Everybody has a recipe for duck breasts, but I’ve never seen one for the tenders. You have to kill several ducks for this recipe or save the tenders from several hunting trips. Since ducks are migratory they have more blood vessels in the breast meat to supply the muscle with extra oxygen for those non-stop flights. That’s why the meat is so much darker than quail or turkey. When I soak the duck breasts in water after cleaning them, I have found that if you cut up the breasts in strips you can get more blood out of them. This is what is so great about the tenders. They are a little milder and you don’t have to soak them as much. If you can’t get enough tenders, slice the breast into long, thin strips.
 
Ingredients:   Duck tenders
    1 Onion
    1 Bell pepper (I use Red, Yellow & Green for color)

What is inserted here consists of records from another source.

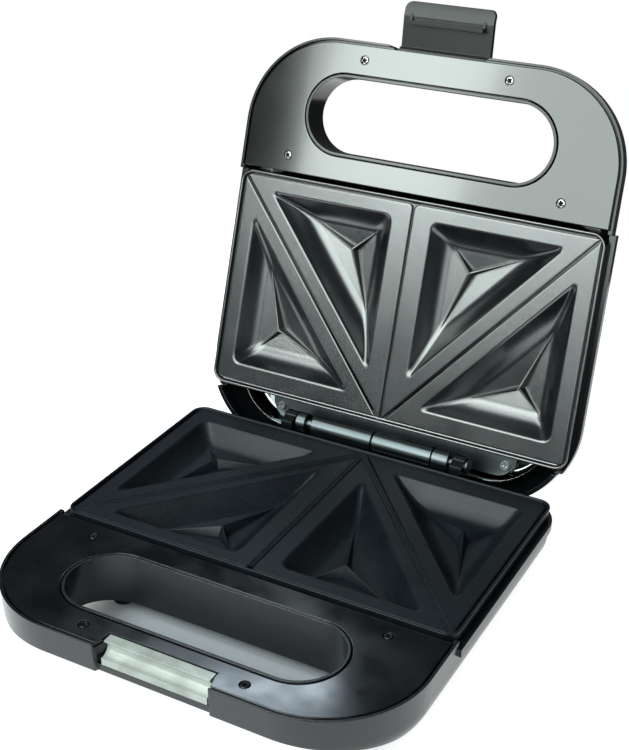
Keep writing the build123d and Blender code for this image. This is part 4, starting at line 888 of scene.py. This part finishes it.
    def add_frame(self, builder: MeshBuilder) -> None:
        """Adds the plate's rim: lip, groove and skirt, as a profile carried round it."""
        profile = np.array(
            [
                (5.6, 3.2), (2.3, 3.2), (1.5, 3.15), (1.2, 3.0), (1.0, 2.6), (0.9, 0.9), (0.75, 0.55), (0.5, 0.42),
                (0.0, 0.4), (-0.3, 0.45), (-0.45, 0.6), (-0.5, 0.8), (-0.5, 1.05), (0.0, 1.1), (0.0, self.skirt),
                (2.6, self.skirt), (2.6, 4.4), (5.6, 4.4),
            ]
        )
        half_width = self.width / 2
        rings = []
        for inset, _ in profile:
            low, high = self.start + inset, self.end - inset
            side = half_width - inset
            tips = [(-side, low), (side, low), (side, high), (-side, high)]
            rings.append(rounded_polygon(tips, [max(self.corner - inset, 1.2)] * 4, 20, 12))
        lines = np.stack(rings)
        grid = self.half.place(lines[..., 0], lines[..., 1], profile[:, 1][:, None])
        builder.add_grid(grid, close_rows=True, close_columns=True)

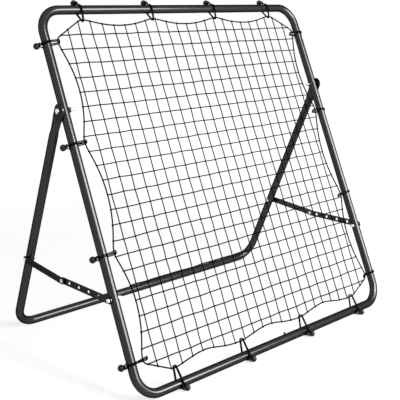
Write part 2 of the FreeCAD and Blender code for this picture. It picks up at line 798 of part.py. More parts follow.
def ball_place(side):
    """The ball's centre beside its tube: along it, outwards from it and behind it."""
    if side == "top":
        return 0, size("ball_top_out"), size("ball_top_back")
    if side == "bottom":
        return size("ball_bottom_along"), size("ball_bottom_out"), size("ball_bottom_back")
    return size("ball_side_along"), size("ball_side_out"), size("ball_side_back")


def rope_points():
    """The border rope's corners: a tie holds it out, and it draws in between two ties."""
    held = [(side, point - OUTWARD[side] * rope_inset(side)) for side, point in ties()]
    forward = BACKWARD * -size("net_forward")
    runs = int(size("scallop_runs"))
    across = size("tie_flat")
    points = []
    for (side, start), (following, finish) in zip(held, held[1:] + held[:1]):
        leaving = start + ONWARD[side] * across
        points += [start - ONWARD[side] * across + forward, leaving + forward]
        if side != following:
            continue
        arriving = finish - ONWARD[side] * across
        depth = size("scallop_depth_end" if side in ("top", "bottom") else "scallop_depth_side")
        for step in range(1, runs):
            share = step / runs
            dip = 4 * share * (1 - share) * depth
            points.append(leaving + (arriving - leaving) * share - OUTWARD[side] * dip + forward)
    return points


def border_rope():
    solid = faceted_cord(rope_points(), size("rope_diameter") / 2, int(size("cord_sides")), closed=True)
    return feature("border_rope", solid)


def rope_at(route, fixed, coordinate, upper):
    """How far up or across the rope's route is, on the line where one coordinate is fixed."""
    other = "z" if fixed == "x" else "x"
    hits = []
    for start, finish in zip(route, route[1:] + route[:1]):
        low, high = getattr(start, fixed), getattr(finish, fixed)
        if min(low, high) <= coordinate < max(low, high):
            share = (coordinate - low) / (high - low)
            hits.append(getattr(start, other) + share * (getattr(finish, other) - getattr(start, other)))
    return max(hits) if upper else min(hits)


def spread_lines(low, high):
    """The net's lines in one direction, evenly from its first to its last."""
    count = int(size("net_lines"))
    return [low + (high - low) * number / (count - 1) for number in range(count)]


def net():
    """The net as one flat face with a gap in every mesh, its twines running out to the rope."""
    half = size("net_twine") / 2
    reach = size("panel_width") / 2 - size("rope_inset_side") - size("net_margin_side")
    bottom = size("rope_inset_bottom") + size("net_margin_bottom")
    top = size("panel_height") - size("rope_inset_top") - size("net_margin_top")
    columns = spread_lines(-reach, reach)
    rows = spread_lines(bottom, top)
    route = rope_points()
    clear = size("rope_diameter") / 2 + size("soft_gap")

    def end_of(twine, fixed, upper):
        """Where a twine stops short of the rope, which may cross it at a slant."""
        reaches = [rope_at(route, fixed, twine + nudge, upper) for nudge in (-half, half)]
        slant = (reaches[1] - reaches[0]) / (2 * half)
        back_off = clear * math.hypot(1, slant)
        return min(reaches) - back_off if upper else max(reaches) + back_off

    outline = []
    for x in columns:
        end = end_of(x, "x", False)
        outline += [(x - half, bottom - half), (x - half, end), (x + half, end), (x + half, bottom - half)]
    for z in rows:
        end = end_of(z, "z", True)
        outline += [(reach + half, z - half), (end, z - half), (end, z + half), (reach + half, z + half)]
    for x in reversed(columns):
        end = end_of(x, "x", True)
        outline += [(x + half, top + half), (x + half, end), (x - half, end), (x - half, top + half)]
    for z in reversed(rows):
        end = end_of(z, "z", False)
        outline += [(-reach - half, z + half), (end, z + half), (end, z - half), (-reach - half, z - half)]
    wires = [closed_wire(without_repeats(outline))]
    for left, right in zip(columns, columns[1:]):
        for low, high in zip(rows, rows[1:]):
            wires.append(closed_wire([
                (left + half, low + half),
                (left + half, high - half),
                (right - half, high - half),
                (right - half, low + half),
            ]))
    face = Part.Face(wires)
    face.translate(Vector(0, -size("net_forward") - half, 0))
    return feature("net", face.extrude(Vector(0, 2 * half, 0)))


def without_repeats(corners):
    kept = []
    for corner in corners:
        if not kept or math.dist(kept[-1], corner) > 1e-6:
            kept.append(corner)
    return kept[:-1] if math.dist(kept[0], kept[-1]) < 1e-6 else kept


def closed_wire(corners):
    points = [Vector(x, 0, z) for x, z in corners]
    return Part.makePolygon(points + points[:1])


def faceted_ball(centre, mouth):
    """A ball of flat faces, hollowed from its mouth for the knot of its loop."""
    radius = size("ball_diameter") / 2
    bore = size("ball_bore") / 2
    sides = int(size("ball_sides"))
    bands = int(size("ball_bands"))
    rim = math.asin(bore / radius)
    profile = [(radius - size("ball_bore_depth"), bore)]
    for number in range(bands + 1):
        angle = rim + (math.pi - 2 * rim) * number / bands
        profile.append((radius * math.cos(angle), radius * math.sin(angle)))
    across = mouth.cross(Vector(0.3, 0.2, 1)).normalize()
    upright = mouth.cross(across)
    rings = []
    for height, reach in profile:
        ring = []
        for step in range(sides):
            angle = 2 * math.pi * step / sides
            spoke = across * math.cos(angle) + upright * math.sin(angle)
            ring.append(centre + mouth * height + spoke * reach)
        rings.append(ring)
    return skinned(rings)


def tie_balls():
    balls = []
    for side, point in ties():
        start, following = [to_frame(side, point, local) for local in loop_route(side)[:2]]
        mouth = (following - start).normalize()
        balls.append(faceted_ball(to_frame(side, point, ball_place(side)), mouth))
    return feature("tie_balls", Part.Compound(balls))


def to_frame(side, point, local):
    """A point of a tie's own axes (along the tube, outwards, behind) in the frame's axes."""
    along, out, back = local
    return point + ALONG[side] * along + OUTWARD[side] * out + BACKWARD * back


def wrap(centre, radius, first, last, steps):
    """Corners of a cord bent round a circle, from one angle to another, clear of the circle."""
    step = (last - first) / steps
    outside = radius / math.cos(step / 2)
    corners = []
    for number in range(steps):
        angle = first + step * (number + 0.5)
        corners.append((centre[0] + outside * math.cos(angle), centre[1] + outside * math.sin(angle)))
    return corners


def loop_route(side):
    """One strand of an elastic loop, in its tie's own axes, from the ball to the middle of the bight."""
    along, ball_out, ball_back = ball_place(side)
    flip = 1 if ball_back > 0 else -1
    cord = size("cord_diameter") / 2
    gap = size("soft_gap")
    ball = (ball_out, ball_back * flip)
    rope = (-rope_inset(side), -size("net_forward") * flip)
    around_tube = size("tube_diameter") / 2 + cord + gap
    around_rope = size("rope_diameter") / 2 + cord + gap
    near = size("cord_spacing")
    wide = near + 2 * cord + gap

    # Straight stretches between the tube and the rope touch both circles
    reach = math.hypot(*rope)
    heading = math.atan2(rope[1], rope[0]) % (2 * math.pi)
    spread = math.acos((around_tube - around_rope) / reach)
    front, behind = heading + spread, heading - spread

    # The strands leave the tube straight for the ball, and come back for its neck
    distance = math.hypot(*ball)
    leave = math.atan2(ball[1], ball[0]) - math.acos(around_tube / distance)
    edge = (around_tube * math.cos(leave), around_tube * math.sin(leave))
    toward = ((ball[0] - edge[0]), (ball[1] - edge[1]))
    length = math.hypot(*toward)
    toward = (toward[0] / length, toward[1] / length)
    neck = (ball[0] - toward[0] * size("neck_distance"), ball[1] - toward[1] * size("neck_distance"))
    neck_reach = math.hypot(*neck)
    meet = math.atan2(neck[1], neck[0]) + math.acos(around_tube / neck_reach)
    depth = size("ball_diameter") / 2 - size("ball_bore_depth") + gap
    start = (ball[0] - toward[0] * depth, ball[1] - toward[1] * depth)

    # The part of the bottom rail's loops that the frame stands on follows the tube closely
    bends = int(size("foot_bends")) if side == "bottom" else 2
    corners = [start]
    corners += wrap((0, 0), around_tube, leave, front - 2 * math.pi, bends)
    corners += wrap(rope, around_rope, front, behind, 3)
    corners += wrap((0, 0), around_tube, behind, meet, 2)
    offsets = [near] * (1 + bends)
    offsets += [near + (wide - near) * share for share in (0.25, 0.5, 0.75)]
    offsets += [wide] * 2
    heading_out = (neck[0] - around_tube * math.cos(meet), neck[1] - around_tube * math.sin(meet))
    stretch = math.hypot(*heading_out)
    heading_out = (heading_out[0] / stretch, heading_out[1] / stretch)
    for turn in (0, 45, 90):
        beyond = wide * math.sin(math.radians(turn))
        corners.append((neck[0] + heading_out[0] * beyond, neck[1] + heading_out[1] * beyond))
        offsets.append(wide * math.cos(math.radians(turn)))
    route = []
    for offset, (out, back) in zip(offsets, corners):
        share = min(max((out - rope[0]) / (ball[0] - rope[0]), 0), 1)
        route.append((offset, out, back * flip, along * share))
    return [(offset + shift, out, back) for offset, out, back, shift in route]


def tie_loop(side, point):
    """One elastic loop: a strand from the ball, round tube and rope, and its mirror image."""
    along, ball_out, _ = ball_place(side)
    inset = rope_inset(side)
    strand = loop_route(side)
    mirrored = []
    for offset, out, back in strand:
        share = min(max((out + inset) / (ball_out + inset), 0), 1)
        mirrored.append((2 * along * share - offset, out, back))
    route = strand + mirrored[-2::-1]
    points = [to_frame(side, point, local) for local in route]
    return faceted_cord(points, size("cord_diameter") / 2, int(size("cord_sides")))


def tie_loops():
    return feature("tie_loops", Part.Compound([tie_loop(*tie) for tie in ties() if tie[0] != "bottom"]))


def foot_loops():
    """The bottom rail's loops, which the frame stands on, flattened where they meet the floor."""
    frame_plane = FreeCAD.Placement(
        Vector(0, 0, value(REST)), FreeCAD.Rotation(Vector(1, 0, 0), -size("panel_lean")))
    room = size("panel_width")
    above_floor = Part.makeBox(2 * room, room, room, Vector(-room, -room / 2, 0))
    above_floor.Placement = frame_plane.inverse()
    loops = [tie_loop(*tie).common(above_floor) for tie in ties() if tie[0] == "bottom"]
    return feature("foot_loops", Part.Compound(loops))


def main():
    subparts = [frame_half("left"), frame_half("right"), stand_half("left"), stand_half("right")]
    bottom_rail = PANEL
    top_rail = f"{PANEL} * {place(z='size.panel_height', turn='-90')}"
    base_bar = f"{STAND} * {place(z=f'-{LEG_LENGTH}', turn='-90')}"
    for name, placement in (("bottom", bottom_rail), ("top", top_rail), ("base", base_bar)):
        subparts.append(joint_button(f"{name}_joint_button", placement))
        subparts.append(joint_spring(f"{name}_joint_spring", placement))
    for side in ("left", "right"):
        subparts.append(front_bar(side))
        subparts.append(rear_bar(side))
    subparts += hinge_parts() + strut_frame_parts() + leg_pivot_parts() + knee_parts()
    subparts += [net(), border_rope(), tie_balls(), tie_loops(), foot_loops()]
    doc.recompute()

    faults = [item.Name for item in doc.Objects if {"Invalid", "Error"} & set(item.State)]
    for item in subparts:
        if item.Shape.isNull() or not item.Shape.isValid() or not item.Shape.Solids:
            faults.append(item.Label)
    if faults:
        raise RuntimeError("These objects failed: " + ", ".join(faults))
    os.makedirs("parts", exist_ok=True)
    for item in subparts:
        item.Shape.exportStep(f"parts/{item.Label}.step")
    return subparts


if __name__ == "__main__":
    main()
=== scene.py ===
import json
import math
import random

import bpy
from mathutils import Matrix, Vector


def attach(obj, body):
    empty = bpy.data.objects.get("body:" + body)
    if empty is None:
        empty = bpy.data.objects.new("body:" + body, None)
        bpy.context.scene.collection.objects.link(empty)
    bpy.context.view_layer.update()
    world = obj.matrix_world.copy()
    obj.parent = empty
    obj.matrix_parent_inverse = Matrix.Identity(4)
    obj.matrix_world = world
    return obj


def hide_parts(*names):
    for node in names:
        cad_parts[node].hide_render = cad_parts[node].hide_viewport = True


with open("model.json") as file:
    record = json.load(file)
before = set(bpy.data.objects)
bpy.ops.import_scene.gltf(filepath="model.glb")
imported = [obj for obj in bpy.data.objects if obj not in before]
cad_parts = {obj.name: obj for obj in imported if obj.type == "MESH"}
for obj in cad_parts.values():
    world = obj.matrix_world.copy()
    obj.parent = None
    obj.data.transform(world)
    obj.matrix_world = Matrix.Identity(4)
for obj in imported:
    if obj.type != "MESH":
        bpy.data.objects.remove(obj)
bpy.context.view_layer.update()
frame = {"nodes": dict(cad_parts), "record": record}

# Lengths are in metres. The panel is the leaning frame with its net. A point of it is given across from its
# middle, up from the bottom rail's axis, and back from its plane.

# Radii of the tubes, the loops' cord and the border rope, as in the CAD, and of the net's twine
TUBE = 0.0125
CORD = 0.0016
ROPE = 0.002
TWINE = 0.0017
CORD_SIDES = 10
TWINE_SIDES = 6

# The frame between its tubes' axes, its lean, and the gap between cords and what they lie on, as in the CAD
WIDTH = 1.025
HEIGHT = 1.025
LEAN = math.radians(25.6)
SOFT_GAP = 0.00035
# The bottom rail's axis: the loops pass under the rail
RAIL_HEIGHT = TUBE + SOFT_GAP + 2 * CORD

# Border rope: how far inside each tube's axis the ties hold it, and how far it is drawn in between two ties
ROPE_INSET = {"top": 0.0305, "bottom": 0.042, "left": 0.0325, "right": 0.0325}
SCALLOP = {"top": 0.019, "bottom": 0.017, "left": 0.029, "right": 0.029}
# The bottom scallops are lopsided: share of the way between two ties, and share of the depth there
BOTTOM_SCALLOP = [
    (0, 0),
    (0.13, 0.06),
    (0.25, 0.25),
    (0.41, 0.72),
    (0.5, 0.95),
    (0.57, 1.0),
    (0.73, 0.69),
    (0.89, 0.34),
    (1, 0),
]
# How far each way a tie holds the rope straight, the shares of that which are points of its line, the points
# between two ties, and how often the line is smoothed
TIE_FLAT = 0.009
FLAT_SHARES = (-1, -0.5, 0, 0.5)
RUN_POINTS = 22
SMOOTHINGS = 6

# Net: its lines each way, more than the CAD has, its outermost lines, and how far in front of the plane it is
NET_LINES = 23
NET_SIDE = 0.438
NET_LOW = 0.0758
NET_HIGH = 0.9523
NET_FORWARD = 0.005
# How far its crossings stray in the panel's plane and out of it, and its twines halfway between them
NET_SEED = 11
CROSSING_STRAY = 0.0011
CROSSING_LIFT = 0.0006
TWINE_STRAY = 0.0005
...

    1 packet of Fajita seasoning
    2 Tbsp butter
    Shredded blend of Monterey Jack and Colby cheese
    Sour cream
    Hot Sauce
 
Melt 1 Tbsp of butter in an iron skillet (medium heat) and add the Duck tenders. Sauté these for a minute or two until seared but not totally done. Remove these from the skillet and return the skillet to the stove. Melt another Tbsp of butter and add your sliced onions and peppers. Make sure the skillet is hot so they sizzle and brown well. Sauté these until tender or cooked to your liking then add the fajita seasoning. Add the Duck tenders back to the pan and you are ready to serve. These are best with lots of sour cream and cheese plus a good shot of hot sauce. Serve with Spanish rice and/or refried beans and your favorite adult beverage.
 
This recipe was sent to us by Brant Smith

Grilled Duck Breast
 
Ingredients:   8 duck breast pieces, scored on both sides every 1/2 inch
    Bottle of Allegro hickory smoke
    3 cloves of garlic
    1/4 c. Italian dressing
    1/2 onion, sliced
    Tony Chachere's Seasoning to taste
    4 bacon strips 1/2 stick of butter
 
Marinate duck breasts in Allegro and Italian dressing for 1 hour. Cook bacon strips in small fry pan until fat is rendered. Remove bacon. Set aside. Add 1/2 stick of butter, garlic, and onions. Sauté until onions are clear, approximately 5-7 minutes. Set aside this sauce. Grill breasts at medium heat, basting with the sauce. Turn breasts and cook until "medium". Do not overcook. Remove breasts. Place on a plate. Top with bacon bits and sautéed onions.